Chocolate Peppermint Bark Cookies

recipe from Simply Recipes
Details
  • Prep Time: 20 minutes.
  • Cook Time: 11 minutes.
  • Ready in 31 Minutes.
  • Makes: 4 Dozen
Ingredients
  • 1 cup butter
  • 3/4 cup brown sugar
  • 3/4 cup white granulated sugar
  • 1 egg
  • 1 teaspoon vanilla extract
  • 1 3/4 cups all-purpose flour
  • 3/4 cup unsweetened cocoa powder
  • 1/2 teaspoon baking soda
  • 1/2 teaspoon baking powder
  • Pinch of salt
  • 1 cup peppermint bark, cut into little chip size pieces
Directions
  • Preheat the oven to 350°F.
  • Cream the butter and sugars together for about two minutes at medium speed or until well incorporated and light in color.
  • Add the egg and the vanilla extract until well incorporated, about a minute. Be sure to scrape down the sides and the bottom of the bowl halfway through.
  • Sift together the flour, baking soda, baking powder, salt, and cocoa powder. Add to the butter mixture slowly, and beating at low speed, stopping once all of it is incorporated (do not overmix).

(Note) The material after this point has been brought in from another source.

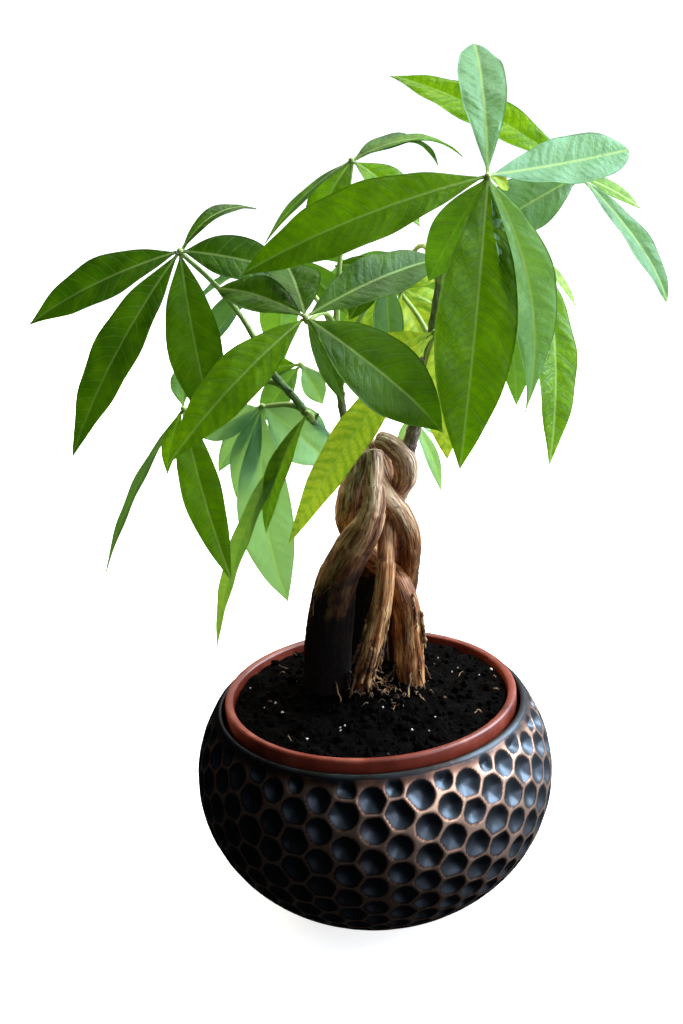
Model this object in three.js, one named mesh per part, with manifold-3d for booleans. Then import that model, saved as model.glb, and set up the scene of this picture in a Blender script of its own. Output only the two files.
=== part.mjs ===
// A potted money tree: five seedlings braided into one trunk, in a plastic nursery pot of soil
// that stands inside a round metal bowl hammered with dimples.
// Millimetres, +Z up. The origin is the middle of the bowl's flat base; the front faces -Y.

import * as THREE from 'three';
import { mergeVertices } from 'three/addons/utils/BufferGeometryUtils.js';
import Module from 'manifold-3d';

const wasm = await Module();
wasm.setup();

// ---- driving dimensions ----

const GAP = 0.3;                       // between pieces that touch

const BOWL = {
  radius: 92.6, middle: 66, halfHeight: 78,   // flattened sphere: equator radius, its height, half height
  mouth: 106, collar: 5.5, wall: 2.5, floor: 3,
  columns: 44, dimpleRows: 18, dimple: 2.2,   // half rows of dimples, and how deep they are
  innerSides: 33,
};

const NURSERY = {
  top: 111.5, rim: 75, lip: 4.3, band: 14, neck: 70.4, foot: 48.5, wall: 1.6, sides: 36,
  drains: 5, drainRadius: 5, drainCircle: 34,
};

const SOIL = { edge: 106.6, crown: 116.5, centre: [2, 8], spread: 42, lump: 0.9 };

const BLADE = {
  thick: 0.8, root: 1.4, start: 1.6, fold: 14, wave: 0.6,   // fold in degrees, the rest in mm
  stations: [0, 0.16, 0.38, 0.62, 0.85, 1],                 // along the midrib, from 0 to 1
  shortest: 50, fewStations: [0, 0.24, 0.56, 0.84, 1],      // a blade shorter than this has fewer
  widest: 0.55, baseCurve: 1.15, tipCurve: 0.95,
};
const PETIOLE = { base: 1.3, tip: 1, sides: 4, steps: 5, knob: 2.6, lift: 0.22 };

// Seedlings: [x, y, z, radius] down from the pruned top to the buried foot, then the shoots on them.
const SEEDLINGS = {
  seedling_front: {
    trunk: [[9, -2, 241, 4.2], [8, -6, 227, 4.8], [7, -8, 215, 5.8], [3, -9, 203, 7.6], [-5, -8, 191, 9],
      [-13, -4, 174, 10.3], [-17, -1, 156, 11.4], [-19, 2, 139, 12], [-21, 4, 122, 12.4], [-22, 5, 84, 12]],
    shoots: {},
  },
  seedling_loop: {
    trunk: [[11, 9, 243, 4.4], [17, 6, 241, 5.2], [23, 4, 235, 5.8], [24, 6, 225, 5.8], [20, 12, 215, 5.4],
      [17, 13, 207, 4.8], [13, 4, 199, 4.6], [12, -4, 190, 4.5], [11, -9, 180, 4.6], [8, -11, 163, 4.8],
      [2, -10, 140, 5.3], [-3, -6, 120, 5.8], [-5, -4, 84, 5.6]],
    shoots: { right: [[24, 6, 233, 4], [28, 5, 245, 3.6], [33, 5, 262, 3.3], [38, 5, 284, 3], [45, 5, 322, 2.2]] },
  },
  seedling_right: {
    trunk: [[5, 14, 241, 4.6], [8, 12, 229, 5.1], [11, 7, 220, 5.4], [15, 3, 214, 5.6], [20, 0, 207, 5.8],
      [23, 0, 198, 6], [24, 4, 185, 6.2], [23, 11, 172, 6.2], [21, 19, 157, 6.2], [19, 23, 140, 6.2],
      [17, 25, 121, 6.4], [17, 26, 84, 6.2]],
    shoots: { middle: [[4, 14, 238, 2.6], [-4, 10, 252, 2.1], [-6, 8, 274, 1.9], [-6, 8, 300, 1.7]] },
  },
  seedling_left: {
    trunk: [[2, 4, 240, 4.4], [1, 3, 233, 5], [-2, 4, 223, 6.4], [-4, 8, 211, 7.2], [-5.5, 15, 199, 7.2],
      [-2, 18, 187, 6.8], [5, 14, 179, 6.4], [13, 6, 174, 6.4], [18, 0, 167, 6.4], [21, -2, 156, 6.6],
      [22, -1, 140, 6.8], [22, 2, 122, 7.2], [23, 3, 84, 7]],
    shoots: { left: [[2, 4, 237, 2.8], [-5, -1, 243, 2.2], [-13, -8, 251, 2], [-22, -16, 265, 1.9],
      [-27, -20, 274, 1.8], [-36, -26, 288, 1.7], [-42, -30, 304, 1.5]] },
  },
  seedling_back: {
    trunk: [[10, 19, 238, 4.8], [14, 20, 223, 5.6], [15, 24, 206, 6.2], [15, 27, 189, 7.2], [10, 29, 173, 8.2],
      [2, 30, 157, 8.6], [-2, 30, 138, 9], [-5, 30, 120, 9], [-6, 30, 84, 9]],
    shoots: {},
  },
};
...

  • Stir in the peppermint bark chips.
  • Take small spoonfuls of the dough (I used my small cookie scoop) and place onto a baking sheet lined with parchment paper. Bake for 11 minutes. Let cool on the pan for a few minutes, then transfer to a wire rack to cool completely. But, remember what I said, eat at least one while they\'re warm. It\'s like cookie-baking law.